#### Given information:
** Start **
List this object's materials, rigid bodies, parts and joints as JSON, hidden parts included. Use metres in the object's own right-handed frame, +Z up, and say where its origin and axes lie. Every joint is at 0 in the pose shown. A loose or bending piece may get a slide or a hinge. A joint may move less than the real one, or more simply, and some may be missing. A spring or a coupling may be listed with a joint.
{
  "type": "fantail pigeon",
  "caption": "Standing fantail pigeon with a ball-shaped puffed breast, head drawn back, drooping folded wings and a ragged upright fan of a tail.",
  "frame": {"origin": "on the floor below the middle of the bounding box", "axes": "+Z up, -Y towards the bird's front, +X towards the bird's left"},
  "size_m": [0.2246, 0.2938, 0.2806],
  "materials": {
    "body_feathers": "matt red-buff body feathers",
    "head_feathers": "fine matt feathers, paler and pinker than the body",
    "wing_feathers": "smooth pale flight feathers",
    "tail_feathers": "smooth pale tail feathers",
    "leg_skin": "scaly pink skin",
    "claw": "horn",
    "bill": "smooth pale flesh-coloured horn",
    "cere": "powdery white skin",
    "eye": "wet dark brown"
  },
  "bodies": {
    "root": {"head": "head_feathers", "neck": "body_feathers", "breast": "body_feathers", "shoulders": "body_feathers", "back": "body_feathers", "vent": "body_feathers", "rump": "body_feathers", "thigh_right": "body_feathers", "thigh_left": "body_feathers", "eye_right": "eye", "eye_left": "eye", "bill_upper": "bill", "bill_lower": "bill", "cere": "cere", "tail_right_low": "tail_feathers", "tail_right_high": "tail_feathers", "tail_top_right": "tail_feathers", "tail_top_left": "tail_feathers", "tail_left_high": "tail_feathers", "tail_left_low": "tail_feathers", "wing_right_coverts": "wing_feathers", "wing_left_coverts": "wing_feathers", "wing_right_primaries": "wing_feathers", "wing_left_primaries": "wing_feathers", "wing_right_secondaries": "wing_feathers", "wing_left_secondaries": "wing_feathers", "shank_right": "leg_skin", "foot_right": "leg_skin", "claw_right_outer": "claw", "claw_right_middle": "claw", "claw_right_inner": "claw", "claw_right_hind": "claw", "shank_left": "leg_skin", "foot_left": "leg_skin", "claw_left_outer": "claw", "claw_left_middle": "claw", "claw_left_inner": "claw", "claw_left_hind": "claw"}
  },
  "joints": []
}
** End **
#### Problem statement:
All of the material must be reproduced exactly.

#### Solution for this task:
List this object's materials, rigid bodies, parts and joints as JSON, hidden parts included. Use metres in the object's own right-handed frame, +Z up, and say where its origin and axes lie. Every joint is at 0 in the pose shown. A loose or bending piece may get a slide or a hinge. A joint may move less than the real one, or more simply, and some may be missing. A spring or a coupling may be listed with a joint.
{
  "type": "fantail pigeon",
  "caption": "Standing fantail pigeon with a ball-shaped puffed breast, head drawn back, drooping folded wings and a ragged upright fan of a tail.",
  "frame": {"origin": "on the floor below the middle of the bounding box", "axes": "+Z up, -Y towards the bird's front, +X towards the bird's left"},
  "size_m": [0.2246, 0.2938, 0.2806],
  "materials": {
    "body_feathers": "matt red-buff body feathers",
    "head_feathers": "fine matt feathers, paler and pinker than the body",
    "wing_feathers": "smooth pale flight feathers",
    "tail_feathers": "smooth pale tail feathers",
    "leg_skin": "scaly pink skin",
    "claw": "horn",
    "bill": "smooth pale flesh-coloured horn",
    "cere": "powdery white skin",
    "eye": "wet dark brown"
  },
  "bodies": {
    "root": {"head": "head_feathers", "neck": "body_feathers", "breast": "body_feathers", "shoulders": "body_feathers", "back": "body_feathers", "vent": "body_feathers", "rump": "body_feathers", "thigh_right": "body_feathers", "thigh_left": "body_feathers", "eye_right": "eye", "eye_left": "eye", "bill_upper": "bill", "bill_lower": "bill", "cere": "cere", "tail_right_low": "tail_feathers", "tail_right_high": "tail_feathers", "tail_top_right": "tail_feathers", "tail_top_left": "tail_feathers", "tail_left_high": "tail_feathers", "tail_left_low": "tail_feathers", "wing_right_coverts": "wing_feathers", "wing_left_coverts": "wing_feathers", "wing_right_primaries": "wing_feathers", "wing_left_primaries": "wing_feathers", "wing_right_secondaries": "wing_feathers", "wing_left_secondaries": "wing_feathers", "shank_right": "leg_skin", "foot_right": "leg_skin", "claw_right_outer": "claw", "claw_right_middle": "claw", "claw_right_inner": "claw", "claw_right_hind": "claw", "shank_left": "leg_skin", "foot_left": "leg_skin", "claw_left_outer": "claw", "claw_left_middle": "claw", "claw_left_inner": "claw", "claw_left_hind": "claw"}
  },
  "joints": []
}